===== Data segment

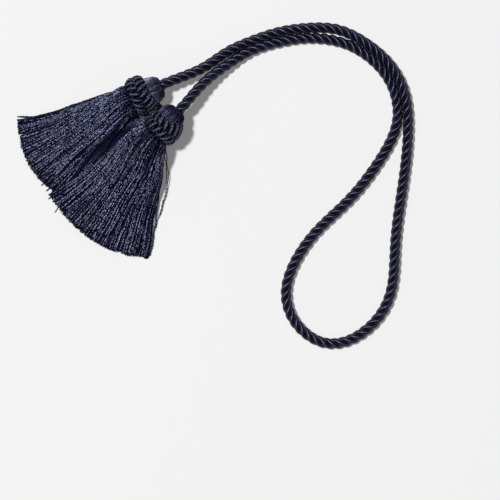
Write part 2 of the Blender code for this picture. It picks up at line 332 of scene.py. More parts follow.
@dataclass
class YarnMesh:
    """Yarns gathered into one mesh, each a closed tube round its own line.

    The mesh carries the map yarn_map, whose first coordinate is the yarn's number plus its share of the
    way round it and whose second is the distance along it in millimetres, and the point value tone, which
    is one yarn's own tone with painted light and shade multiplied in. The tone falls off from a yarn's
    crest to its other side, painted shade, the more so with a greater falloff.
    """

    sides: int
    falloff: float = 0.0
    points: list[np.ndarray] = field(default_factory=list)
    quads: list[np.ndarray] = field(default_factory=list)
    quad_maps: list[np.ndarray] = field(default_factory=list)
    caps: list[np.ndarray] = field(default_factory=list)
    tones: list[np.ndarray] = field(default_factory=list)
    size: int = 0
    yarns: int = 0

    def add(
        self,
        lines: np.ndarray,
        radii: np.ndarray,
        tones: np.ndarray,
        ups: np.ndarray = UP,
        joined: bool = False,
    ) -> None:
        """Adds yarns that all have the same number of points.

        Args:
            lines: the yarns' points, as yarn, point, xyz.
            radii: the radius at each point of each yarn.
            tones: the shade at each point of each yarn, from 0 to 1.
            ups: the direction in which each ring's first point lies, for all or for each point.
            joined: whether each yarn's end meets its own start.
        """
        count, steps, _ = lines.shape
        if joined:
            tangents = unit(np.roll(lines, -1, axis=1) - np.roll(lines, 1, axis=1))
        else:
            tangents = unit(np.gradient(lines, axis=1))
        across = unit(np.cross(tangents, np.broadcast_to(ups, lines.shape)))
        risen = np.cross(across, tangents)
        angles = TURN * np.arange(self.sides) / self.sides + TURN / 4
        ring = (radii[..., None] * np.cos(angles))[..., None] * across[:, :, None]
        ring = ring + (radii[..., None] * np.sin(angles))[..., None] * risen[:, :, None]
        self.points.append((lines[:, :, None] + ring).reshape(-1, 3))
        # Painted shade: each ring's tone is darker away from its crest.
        crest = (0.5 + 0.5 * np.sin(angles)) ** self.falloff
        self.tones.append((tones[..., None] * crest).reshape(-1))

        steps_made = steps if joined else steps - 1
        yarn, step, side = np.meshgrid(
            np.arange(count), np.arange(steps_made), np.arange(self.sides), indexing="ij"
        )
        here = self.size + (yarn * steps + step) * self.sides
        there = self.size + (yarn * steps + (step + 1) % steps) * self.sides
        after = (side + 1) % self.sides
        corners = np.stack([here + side, there + side, there + after, here + after], axis=-1)
        self.quads.append(corners.reshape(-1, 4))

        gaps = np.linalg.norm(np.diff(lines, axis=1), axis=2) / MM
        far = np.concatenate([np.zeros((count, 1)), np.cumsum(gaps, axis=1)], axis=1)
        if joined:
            far = np.concatenate([far, far[:, -1:] + gaps[:, :1]], axis=1)
        start, end = far[yarn, step], far[yarn, step + 1]
        round_start = self.yarns + yarn + side / self.sides
        round_end = round_start + 1.0 / self.sides
        maps = [(round_start, start), (round_start, end), (round_end, end), (round_end, start)]
        self.quad_maps.append(np.stack([np.stack(m, axis=-1) for m in maps], axis=-2).reshape(-1, 2))

        if not joined:
            first = self.size + np.arange(count)[:, None] * steps * self.sides
            last = first + (steps - 1) * self.sides
            order = np.arange(self.sides)
            self.caps.append(first + order)
            self.caps.append(last + order[::-1])
        self.size += count * steps * self.sides
        self.yarns += count

    def build(self, name: str, material: bpy.types.Material) -> bpy.types.Object:
        """Makes the object.

        Args:
            name: the piece's name.
            material: its finish.

        Returns:
            The new object, at the origin.
        """
        quads = np.concatenate(self.quads)
        caps = np.concatenate(self.caps) if self.caps else np.zeros((0, self.sides), int)
        corners = np.concatenate([quads.ravel(), caps.ravel()])
        starts = np.concatenate(
            [np.arange(len(quads)) * 4, quads.size + np.arange(len(caps)) * self.sides]
        )
        mesh = bpy.data.meshes.new(name)
        mesh.vertices.add(self.size)
        mesh.vertices.foreach_set("co", np.concatenate(self.points).astype(np.float32).ravel())
        mesh.loops.add(len(corners))
        mesh.loops.foreach_set("vertex_index", corners.astype(np.int32))
        mesh.polygons.add(len(starts))
        mesh.polygons.foreach_set("loop_start", starts.astype(np.int32))
        maps = np.concatenate([*self.quad_maps, np.zeros((caps.size, 2))])
        mesh.uv_layers.new(name="yarn_map").data.foreach_set("uv", maps.astype(np.float32).ravel())
        tone = mesh.attributes.new("tone", "FLOAT", "POINT")
        tone.data.foreach_set("value", np.concatenate(self.tones).astype(np.float32))
        mesh.update(calc_edges=True)
        mesh.shade_smooth()
        mesh.materials.append(material)
        LOG.info("%s: %d faces", name, 2 * len(quads) + (self.sides - 2) * len(caps))
        return placed(name, mesh)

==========

What to produce:
Reproduce the material exactly, with every line intact.

Response to this task:
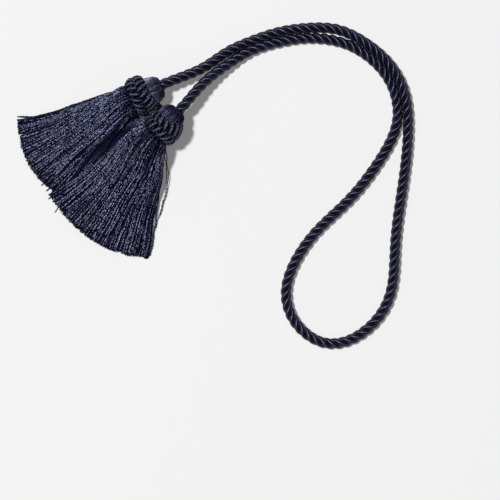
Write part 2 of the Blender code for this picture. It picks up at line 332 of scene.py. More parts follow.
@dataclass
class YarnMesh:
    """Yarns gathered into one mesh, each a closed tube round its own line.

    The mesh carries the map yarn_map, whose first coordinate is the yarn's number plus its share of the
    way round it and whose second is the distance along it in millimetres, and the point value tone, which
    is one yarn's own tone with painted light and shade multiplied in. The tone falls off from a yarn's
    crest to its other side, painted shade, the more so with a greater falloff.
    """

    sides: int
    falloff: float = 0.0
    points: list[np.ndarray] = field(default_factory=list)
    quads: list[np.ndarray] = field(default_factory=list)
    quad_maps: list[np.ndarray] = field(default_factory=list)
    caps: list[np.ndarray] = field(default_factory=list)
    tones: list[np.ndarray] = field(default_factory=list)
    size: int = 0
    yarns: int = 0

    def add(
        self,
        lines: np.ndarray,
        radii: np.ndarray,
        tones: np.ndarray,
        ups: np.ndarray = UP,
        joined: bool = False,
    ) -> None:
        """Adds yarns that all have the same number of points.

        Args:
            lines: the yarns' points, as yarn, point, xyz.
            radii: the radius at each point of each yarn.
            tones: the shade at each point of each yarn, from 0 to 1.
            ups: the direction in which each ring's first point lies, for all or for each point.
            joined: whether each yarn's end meets its own start.
        """
        count, steps, _ = lines.shape
        if joined:
            tangents = unit(np.roll(lines, -1, axis=1) - np.roll(lines, 1, axis=1))
        else:
            tangents = unit(np.gradient(lines, axis=1))
        across = unit(np.cross(tangents, np.broadcast_to(ups, lines.shape)))
        risen = np.cross(across, tangents)
        angles = TURN * np.arange(self.sides) / self.sides + TURN / 4
        ring = (radii[..., None] * np.cos(angles))[..., None] * across[:, :, None]
        ring = ring + (radii[..., None] * np.sin(angles))[..., None] * risen[:, :, None]
        self.points.append((lines[:, :, None] + ring).reshape(-1, 3))
        # Painted shade: each ring's tone is darker away from its crest.
        crest = (0.5 + 0.5 * np.sin(angles)) ** self.falloff
        self.tones.append((tones[..., None] * crest).reshape(-1))

        steps_made = steps if joined else steps - 1
        yarn, step, side = np.meshgrid(
            np.arange(count), np.arange(steps_made), np.arange(self.sides), indexing="ij"
        )
        here = self.size + (yarn * steps + step) * self.sides
        there = self.size + (yarn * steps + (step + 1) % steps) * self.sides
        after = (side + 1) % self.sides
        corners = np.stack([here + side, there + side, there + after, here + after], axis=-1)
        self.quads.append(corners.reshape(-1, 4))

        gaps = np.linalg.norm(np.diff(lines, axis=1), axis=2) / MM
        far = np.concatenate([np.zeros((count, 1)), np.cumsum(gaps, axis=1)], axis=1)
        if joined:
            far = np.concatenate([far, far[:, -1:] + gaps[:, :1]], axis=1)
        start, end = far[yarn, step], far[yarn, step + 1]
        round_start = self.yarns + yarn + side / self.sides
        round_end = round_start + 1.0 / self.sides
        maps = [(round_start, start), (round_start, end), (round_end, end), (round_end, start)]
        self.quad_maps.append(np.stack([np.stack(m, axis=-1) for m in maps], axis=-2).reshape(-1, 2))

        if not joined:
            first = self.size + np.arange(count)[:, None] * steps * self.sides
            last = first + (steps - 1) * self.sides
            order = np.arange(self.sides)
            self.caps.append(first + order)
            self.caps.append(last + order[::-1])
        self.size += count * steps * self.sides
        self.yarns += count

    def build(self, name: str, material: bpy.types.Material) -> bpy.types.Object:
        """Makes the object.

        Args:
            name: the piece's name.
            material: its finish.

        Returns:
            The new object, at the origin.
        """
        quads = np.concatenate(self.quads)
        caps = np.concatenate(self.caps) if self.caps else np.zeros((0, self.sides), int)
        corners = np.concatenate([quads.ravel(), caps.ravel()])
        starts = np.concatenate(
            [np.arange(len(quads)) * 4, quads.size + np.arange(len(caps)) * self.sides]
        )
        mesh = bpy.data.meshes.new(name)
        mesh.vertices.add(self.size)
        mesh.vertices.foreach_set("co", np.concatenate(self.points).astype(np.float32).ravel())
        mesh.loops.add(len(corners))
        mesh.loops.foreach_set("vertex_index", corners.astype(np.int32))
        mesh.polygons.add(len(starts))
        mesh.polygons.foreach_set("loop_start", starts.astype(np.int32))
        maps = np.concatenate([*self.quad_maps, np.zeros((caps.size, 2))])
        mesh.uv_layers.new(name="yarn_map").data.foreach_set("uv", maps.astype(np.float32).ravel())
        tone = mesh.attributes.new("tone", "FLOAT", "POINT")
        tone.data.foreach_set("value", np.concatenate(self.tones).astype(np.float32))
        mesh.update(calc_edges=True)
        mesh.shade_smooth()
        mesh.materials.append(material)
        LOG.info("%s: %d faces", name, 2 * len(quads) + (self.sides - 2) * len(caps))
        return placed(name, mesh)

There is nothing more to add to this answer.